> Collected material

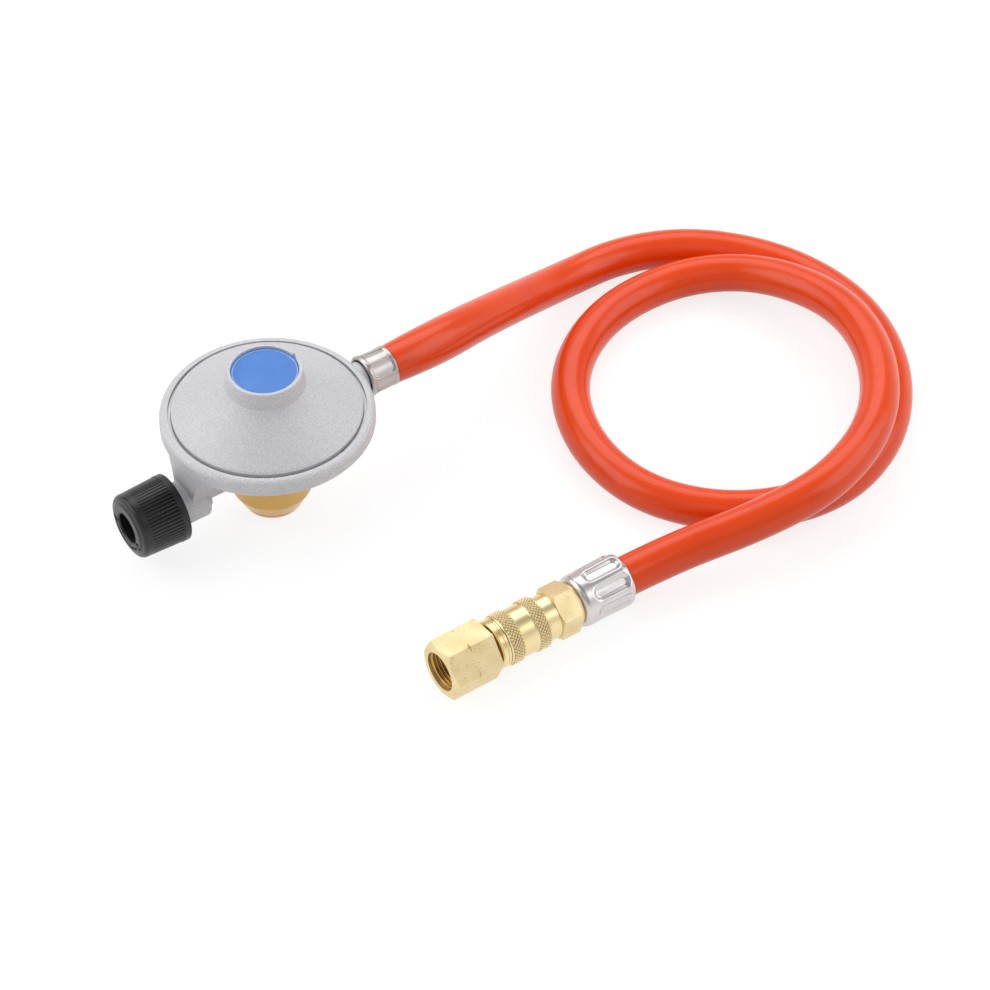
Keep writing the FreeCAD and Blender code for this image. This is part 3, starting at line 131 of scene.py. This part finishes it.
def node(tree, kind, **values):
    made = tree.nodes.new(kind)
    for key, value in values.items():
        setattr(made, key, value)
    return made


def noise(tree, scale, detail=3.0, rough=0.55, stretch=None):
    coordinates = node(tree, "ShaderNodeTexCoord")
    texture = node(tree, "ShaderNodeTexNoise")
    texture.inputs["Scale"].default_value = scale
    texture.inputs["Detail"].default_value = detail
    texture.inputs["Roughness"].default_value = rough
    if stretch:
        mapping = node(tree, "ShaderNodeMapping")
        mapping.inputs["Scale"].default_value = stretch
        link(tree, coordinates.outputs["Object"], mapping.inputs["Vector"])
        link(tree, mapping.outputs["Vector"], texture.inputs["Vector"])
    else:
        link(tree, coordinates.outputs["Object"], texture.inputs["Vector"])
    return texture.outputs["Fac"]


def ramp(tree, factor, low, high, start=0.3, end=0.7):
    made = node(tree, "ShaderNodeValToRGB")
    made.color_ramp.elements[0].position = start
    made.color_ramp.elements[0].color = (*low, 1)
    made.color_ramp.elements[1].position = end
    made.color_ramp.elements[1].color = (*high, 1)
    link(tree, factor, made.inputs["Fac"])
    return made.outputs["Color"]


def bump(tree, shader, height, strength, distance):
    made = node(tree, "ShaderNodeBump")
    made.inputs["Strength"].default_value = strength
    made.inputs["Distance"].default_value = distance
    link(tree, height, made.inputs["Height"])
    link(tree, made.outputs["Normal"], shader.inputs["Normal"])


def spread(tree, factor, low, high):
    made = node(tree, "ShaderNodeMapRange")
    made.inputs["To Min"].default_value = low
    made.inputs["To Max"].default_value = high
    link(tree, factor, made.inputs["Value"])
    return made.outputs["Result"]


def seen_directly(tree):
    """1 for what the camera, or metal and glass, see of the surroundings, else 0."""
    path = node(tree, "ShaderNodeLightPath")
    seen = node(tree, "ShaderNodeMath", operation="MAXIMUM")
    link(tree, path.outputs["Is Camera Ray"], seen.inputs[0])
    link(tree, path.outputs["Is Glossy Ray"], seen.inputs[1])
    seen_too = node(tree, "ShaderNodeMath", operation="MAXIMUM")
    link(tree, seen.outputs["Value"], seen_too.inputs[0])
    link(tree, path.outputs["Is Transmission Ray"], seen_too.inputs[1])
    return seen_too.outputs["Value"]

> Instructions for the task
Quote every line of the data, word for word.

> Task result
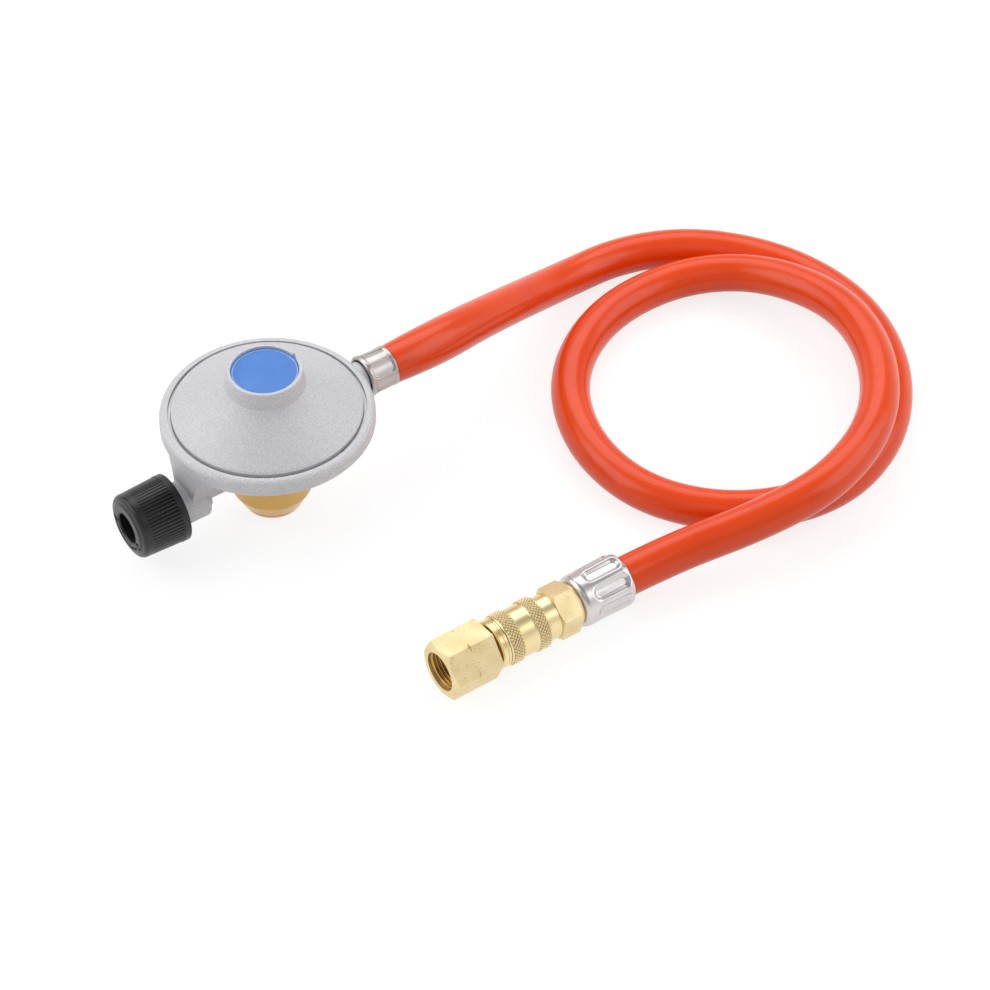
Keep writing the FreeCAD and Blender code for this image. This is part 3, starting at line 131 of scene.py. This part finishes it.
def node(tree, kind, **values):
    made = tree.nodes.new(kind)
    for key, value in values.items():
        setattr(made, key, value)
    return made


def noise(tree, scale, detail=3.0, rough=0.55, stretch=None):
    coordinates = node(tree, "ShaderNodeTexCoord")
    texture = node(tree, "ShaderNodeTexNoise")
    texture.inputs["Scale"].default_value = scale
    texture.inputs["Detail"].default_value = detail
    texture.inputs["Roughness"].default_value = rough
    if stretch:
        mapping = node(tree, "ShaderNodeMapping")
        mapping.inputs["Scale"].default_value = stretch
        link(tree, coordinates.outputs["Object"], mapping.inputs["Vector"])
        link(tree, mapping.outputs["Vector"], texture.inputs["Vector"])
    else:
        link(tree, coordinates.outputs["Object"], texture.inputs["Vector"])
    return texture.outputs["Fac"]


def ramp(tree, factor, low, high, start=0.3, end=0.7):
    made = node(tree, "ShaderNodeValToRGB")
    made.color_ramp.elements[0].position = start
    made.color_ramp.elements[0].color = (*low, 1)
    made.color_ramp.elements[1].position = end
    made.color_ramp.elements[1].color = (*high, 1)
    link(tree, factor, made.inputs["Fac"])
    return made.outputs["Color"]


def bump(tree, shader, height, strength, distance):
    made = node(tree, "ShaderNodeBump")
    made.inputs["Strength"].default_value = strength
    made.inputs["Distance"].default_value = distance
    link(tree, height, made.inputs["Height"])
    link(tree, made.outputs["Normal"], shader.inputs["Normal"])


def spread(tree, factor, low, high):
    made = node(tree, "ShaderNodeMapRange")
    made.inputs["To Min"].default_value = low
    made.inputs["To Max"].default_value = high
    link(tree, factor, made.inputs["Value"])
    return made.outputs["Result"]


def seen_directly(tree):
    """1 for what the camera, or metal and glass, see of the surroundings, else 0."""
    path = node(tree, "ShaderNodeLightPath")
    seen = node(tree, "ShaderNodeMath", operation="MAXIMUM")
    link(tree, path.outputs["Is Camera Ray"], seen.inputs[0])
    link(tree, path.outputs["Is Glossy Ray"], seen.inputs[1])
    seen_too = node(tree, "ShaderNodeMath", operation="MAXIMUM")
    link(tree, seen.outputs["Value"], seen_too.inputs[0])
    link(tree, path.outputs["Is Transmission Ray"], seen_too.inputs[1])
    return seen_too.outputs["Value"]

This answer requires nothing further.